Json field name missmatch #110

Closed Aurel-Roci closed 8 years ago

Aurel-Roci commented 8 years ago

Hi guys, I noticed that the pokemonId field has two different names: pokemonId pokemonID Can you fix this?

Thanks

swathi-ssunder commented 8 years ago

@Aurel-Roci - Hey, I had noticed this issue on 31st and fixed it. So if you tested this on 31st, then yes, this discrepancy existed. See https://github.com/PokemonGoers/PokeData/commit/e59655475c1538e6261b558b1bfc6520e4b35b3e

I also tested the api responses now and could not find the discrepancy. It should be pokemonID everywhere. So could please tell me where you are getting pokemonId?
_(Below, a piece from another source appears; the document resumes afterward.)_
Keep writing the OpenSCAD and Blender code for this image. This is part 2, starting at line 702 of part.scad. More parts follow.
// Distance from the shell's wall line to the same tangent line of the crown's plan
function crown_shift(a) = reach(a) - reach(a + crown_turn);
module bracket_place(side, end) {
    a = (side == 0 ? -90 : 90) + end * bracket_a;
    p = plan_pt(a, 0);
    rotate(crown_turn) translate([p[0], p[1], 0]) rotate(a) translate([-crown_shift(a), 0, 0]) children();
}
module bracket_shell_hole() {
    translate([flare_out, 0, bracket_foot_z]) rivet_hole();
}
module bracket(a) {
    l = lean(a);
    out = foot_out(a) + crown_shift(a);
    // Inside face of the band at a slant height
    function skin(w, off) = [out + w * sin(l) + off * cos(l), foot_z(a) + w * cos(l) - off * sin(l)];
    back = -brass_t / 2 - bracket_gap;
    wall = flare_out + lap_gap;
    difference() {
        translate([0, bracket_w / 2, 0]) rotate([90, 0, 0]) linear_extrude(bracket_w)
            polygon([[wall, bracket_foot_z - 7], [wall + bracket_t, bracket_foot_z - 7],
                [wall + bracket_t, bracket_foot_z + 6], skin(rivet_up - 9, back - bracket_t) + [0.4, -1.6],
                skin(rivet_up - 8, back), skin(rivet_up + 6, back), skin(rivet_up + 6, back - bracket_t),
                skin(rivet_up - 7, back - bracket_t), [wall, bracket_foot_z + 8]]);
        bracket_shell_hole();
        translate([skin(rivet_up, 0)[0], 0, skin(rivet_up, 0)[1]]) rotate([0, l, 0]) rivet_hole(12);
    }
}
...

Aurel-Roci commented 8 years ago

@swathi-ssunder On the last 600 entries it is pokemonId. Also right before these 600 there are 7 entries the have no location coordinates.

swathi-ssunder commented 8 years ago

@Aurel-Roci - Thanks, found them. It should be fixed now. Regarding the entries without location coordinates, they would be from Twitter,for which location is not available. @samitsv

Aurel-Roci commented 8 years ago

@swathi-ssunder Hey, sorry to bother again, but there is something else that is causing us some problems. The json property order changes e.g.:

{
        "_id": "57c92ff6f0d1ffd702ba9641",
        "appearedOn": "2016-09-02T07:38:48.000Z",
        "pokemonID": 41,
        "source": "SKIPLAGGED",
        "__v": 0,
        "location": {
            "coordinates": [
                -84.242657,
                9.914319
            ],
            "type": "Point"
        }
    },
    {
        "_id": "57c930554e3bd9e102471781",
        "source": "TWITTER",
        "pokemonID": 1,
        "appearedOn": "2016-09-02T07:55:01.307Z",
        "__v": 0,
        "location": null
    },

Can you fix this?

swathi-ssunder commented 8 years ago

@Aurel-Roci - There is no need to be sorry:)
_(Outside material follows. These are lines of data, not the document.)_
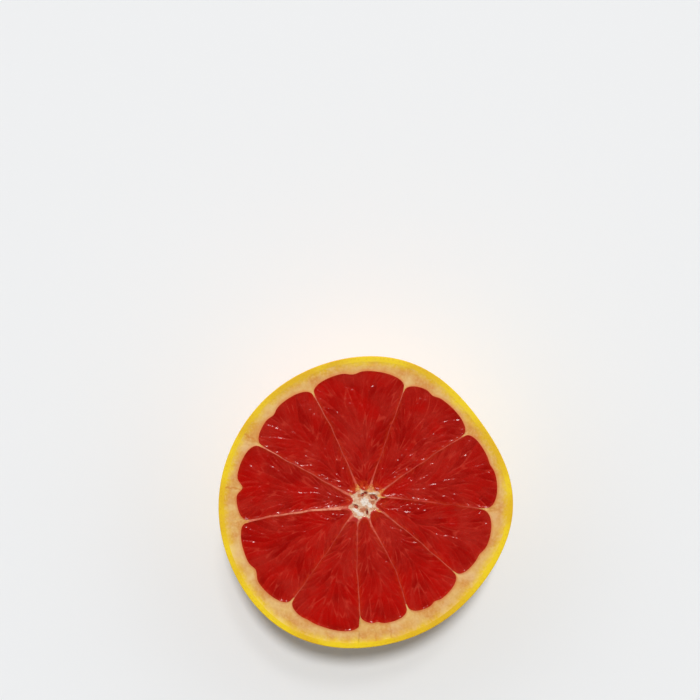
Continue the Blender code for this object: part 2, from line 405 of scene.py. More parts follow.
# %% Pith colours
PITH_PALE = srgb(238, 204, 142)
PITH_STAIN = srgb(212, 142, 56)
PITH_CLOUD = srgb(232, 198, 146)
BESIDE_FLESH = srgb(208, 112, 64)
CREASE_BROWN = srgb(196, 122, 46)
BLUSH_DEEP = srgb(170, 28, 18)
BLUSH_LIGHT = srgb(192, 52, 36)
MEMBRANE_PALE = srgb(232, 142, 112)
MEMBRANE_EDGE = srgb(164, 18, 11)
CORE_CREAM = srgb(222, 190, 160)
CORE_PINK = srgb(206, 150, 116)
CORE_TAN = srgb(186, 112, 78)
CORE_WHITE = srgb(230, 218, 204)
CORE_FIBRE = srgb(186, 124, 94)
HOLLOW_DARK = srgb(136, 32, 20)
HOLLOW_LIGHT = srgb(196, 98, 70)
ORANGE_PALE = srgb(222, 156, 76)
ORANGE_DEEP = srgb(200, 84, 36)

# %% Creases and torn edges
# Each crease: its angle in degrees, its width in millimetres and how strongly it shows.
CREASES = ((150.6, 0.6, 0.6), (173.8, 0.45, 0.65), (274.0, 0.6, 0.4), (281.0, 0.5, 0.4))
CREASE_START = 45.0
CREASE_FULL = 48.0


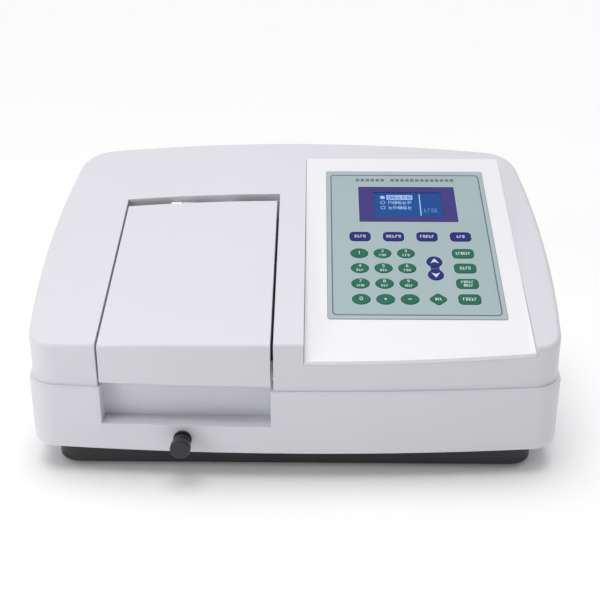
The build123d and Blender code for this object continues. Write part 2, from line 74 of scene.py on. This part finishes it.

Will try to get this fixed. However, since it is JSON and not an array(where indices do matter), it shouldn't really matter from the point of view of accessing the data. Just curious to know how this affects !!
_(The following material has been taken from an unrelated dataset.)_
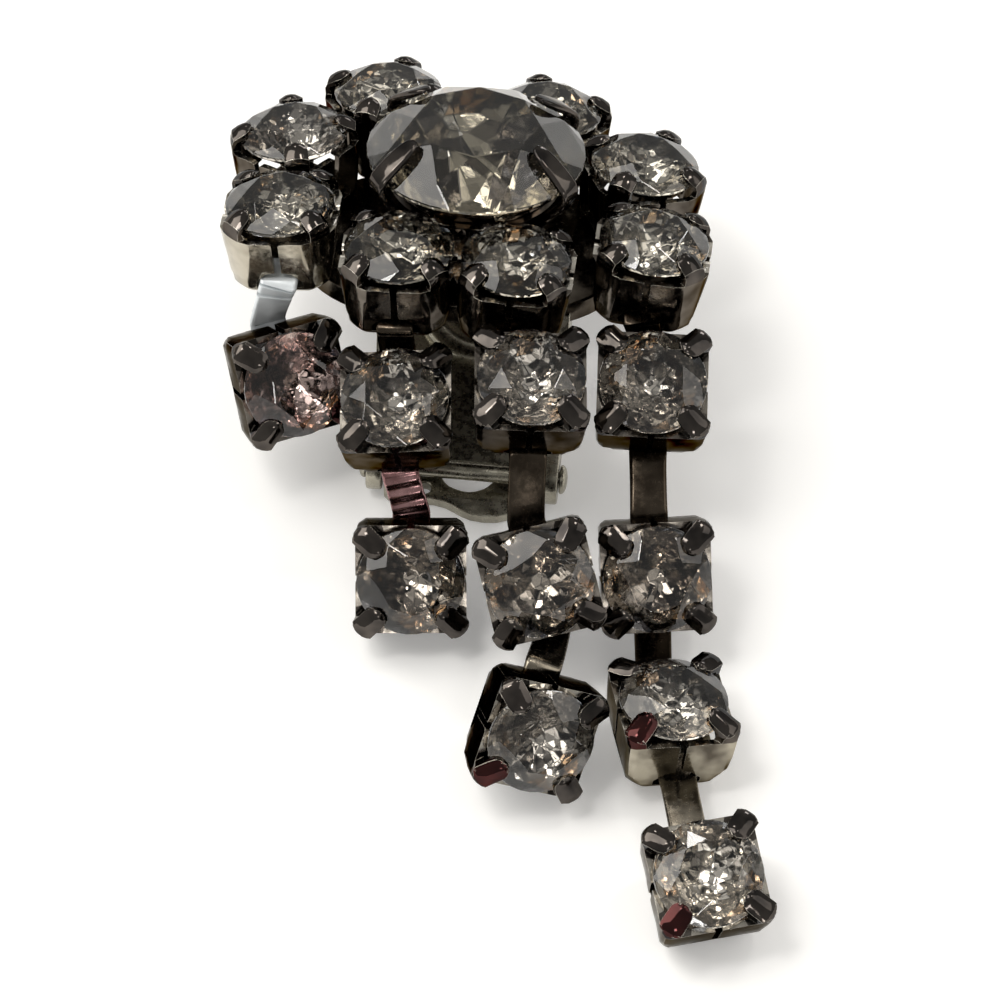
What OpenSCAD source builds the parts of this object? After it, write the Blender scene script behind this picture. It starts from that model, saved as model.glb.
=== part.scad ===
// Clip-on earring with a cluster of stones and a tassel of stones in cups, lying on its lever as on a table.
// Millimetres, Z up, the viewer looks along +Y. The origin is on the lever's flat outer face.

/* [Stones] */
// Diameter of the large centre stone
centre_d = 9.8; // [9:0.2:10.6]
// Height of the centre stone's crown above its girdle
centre_crown = 1.7; // [1.2:0.1:2.2]
// Diameter of the eight stones around it
ring_d = 4.9; // [4.6:0.1:5]
// Diameter of the stones of the tassel
strand_d = 4.8; // [4.5:0.1:4.9]
// Height of a small stone's crown
small_crown = 0.85; // [0.6:0.05:1.1]

/* [Cups] */
// Depth of a cup from its base up to the stone's girdle
cup_h = 3.4; // [3:0.1:3.8]
// Half width of a cup at its base
base_w = 2.0; // [1.8:0.1:2.2]
// Width of a cup's prongs
prong_w = 1.1; // [0.7:0.1:1.2]
// How far the tassel's prongs stand out past their stones
strand_out = 0.96; // [0.6:0.02:1.1]
// How far the ring's prongs stand out past their stones
ring_out = 0.46; // [0.4:0.02:0.6]
// Width of the window in each wall of a cup
window_w = 2.1; // [1.9:0.1:2.2]
// Height of that window
window_h = 0.95; // [0.7:0.05:1.2]
// Width of the slot from the window up to the rim
slot_w = 0.3; // [0.2:0.05:0.5]

/* [Cluster] */
// How far the cluster leans back from level
lean = 19; // [10:1:25]
// Outward tilt of each cup of the ring
ring_tilt = 6; // [0:1:10]
// Thickness of the back plate
plate_t = 1.0; // [0.7:0.1:1.2]
// Radius of the back plate's round ends
plate_r = 5.1; // [4.8:0.1:5.2]
// Width of the four claws of the centre stone
claw_w = 1.0; // [0.7:0.1:1.3]

/* [Links] */
// Width of a link's strip
link_w = 1.7; // [1.4:0.1:1.8]
// Thickness of a link's strip
link_t = 0.4; // [0.3:0.05:0.5]
// Width of the head that holds a link inside a cup
head_w = 2.5; // [2.3:0.1:2.6]

/* [Clip] */
// Width of the lever
lever_w = 7.8; // [6.5:0.1:8.5]
// Thickness of the lever's plate
lever_t = 0.6; // [0.5:0.05:0.7]
// Height of the hinge pin's centre above the surface
pin_z = 1.3; // [1.2:0.05:1.5]
// Radius of the hinge pin
pin_r = 0.4; // [0.35:0.05:0.5]

/* [Hidden] */
$fn = 48;
gap = 0.06;
// How far a cup's straight sides stand out past its stone at the rim
strand_side = 0.05;
ring_side = 0.15;
girdle_t = 0.15;
yaw = -6;
pin_y = -6;
cluster_x = -0.9;
cluster_y = 4;
cluster_z = 9.5;
// The hinge pin as the leaning cluster sees it
pin_v = (pin_y - cluster_y) * cos(lean) - (pin_z - cluster_z) * sin(lean);
pin_w = (pin_y - cluster_y) * sin(lean) + (pin_z - cluster_z) * cos(lean);
centre_r = centre_d / 2;
centre_u = 0.4;
centre_v = -0.3;
centre_lift = 1.8;
claw_angles = [-141, -32, 41, 139];
ear_in = 3.6;
ear_out = 4.3;
steel = [0.62, 0.61, 0.60];
dark = [0.50, 0.49, 0.48];
crystal = [0.80, 0.78, 0.76, 0.7];

// Ring cups in the cluster's own plane, from the front right one round to the front left one.
// Columns: across, away, turn about its own axis.
ring_at = [
    [2.8, -5.8, 0],
    [8.7, -3.5, 0],
    [7.8, 2.5, 25],
    [3.1, 6.2, 60],
    [-4.3, 6.7, 30],
    [-8.1, 2.7, 55],
    [-8, -3, 0],
    [-2.4, -5.6, 0]
];

// Cups of the tassel, strand by strand from the left, each from its top cup down.
// Columns: x, y, lift of the lowest corner, turn, tip towards the viewer, roll.
cup_at = [
    [-9.15, -2.1, 2.3, 18, 50, 5],
    [-3.3, -6.4, 4.7, 0, 10, -5],
    [-2.9, -10.9, 0.02, 0, 48, 0],
    [2.2, -7, 6.9, 0, 6, 3],
    [2.75, -12.9, 2.2, 18, 40, -12],
    [1.9, -19.1, 0.02, -27, 47, 36],
    [7.6, -5.3, 4.7, -2, 15, 3],
    [7.6, -11.5, 0.8, 3, 45, 3],
    [8.2, -20.4, 0.02, 11, -10, 8],
    [9.6, -27.6, 0.02, 12, 16, 2]
];

// Height of a cup's base centre that puts its lowest corner at the given lift.
// Each corner is given as across, away and up in the cup's own frame.
function low(tip, roll) = min([
    for (s = [-1, 1], t = [-1, 1], c = [
        [1.3, base_w - 0.2, 0],
        [base_w - 0.2, 1.3, 0],
        [1.55, base_w + 0.1, 0.3],
        [base_w + 0.1, 1.55, 0.3],
        [2.05, base_w + 0.35, 1.3],
        [base_w + 0.35, 2.05, 1.3],
        [2.15, 2.5, 3.3],
        [2.5, 2.15, 3.3]
    ])
        t * c[1] * sin(tip) + (c[2] * cos(roll) - s * c[0] * sin(roll)) * cos(tip)
]);

// Outline of a cup that is revolved: its rounded corners and the curve of the prongs over the stone.
// The prongs stand out past the stone's radius r by out.
function cup_outline(r, out) = [
    [0, 0],
    [base_w + 0.2, 0],
    [base_w + 0.6, 0.35],
    [r + out - 0.14, 1.4],
    [r + out - 0.02, cup_h - 0.5],
    [r + out, cup_h],
    [r + out - 0.07, cup_h + 0.25],
    [r + out * 0.5, cup_h + 0.48],
    [r, cup_h + 0.62],
    [r - 0.26, cup_h + 0.72],
    [r - 0.46, cup_h + 0.75],
    [r - 0.58, cup_h + 0.66],
    [r - 0.62, cup_h],
    [0, cup_h]
];

// Space that a stone takes in its setting, a gap larger than the stone on every side
function room_outline(r, crown, table, depth) = [
    [0, -depth],
    [0.3 * r, -depth],
    [r + gap, -gap],
    [r + gap, girdle_t + gap],
    [table * r + gap, crown + gap * 1.5],
    [0, crown + gap * 1.5]
];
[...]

jonas-he commented 8 years ago

A JS Object is an "unordered set of key/value pairs". "You cannot and should not rely on the ordering of elements within a JSON object." http://stackoverflow.com/questions/3948206/json-order-mixed-up

Aurel-Roci commented 8 years ago

@swathi-ssunder Since we are converting this data into .arff if the order of the entries is different the program we are using for ML (Weka) will not open the file.

@jonas-he I read when I was trying to fix the order on my part, but still I think you should be able to store the order of the fields, since for most of the part the order is the same.

sacdallago commented 8 years ago

Sorry for the super late jumpin, can you make it pokemonId with small d? The capital D doesn't make sense in camel-case :) And yes, there's no ordering in the attributes inside an obj :) not even sure all values have all'attributes, that's why it's non-sql

fabe85 commented 8 years ago

Just created a new branch called "pokemonIdRenaming" to make this fix.

swathi-ssunder commented 8 years ago

Code changes and also db migrations have been done. @Aurel-Roci , @sacdallago - The field is now called pokemonId

Refer #113 and #114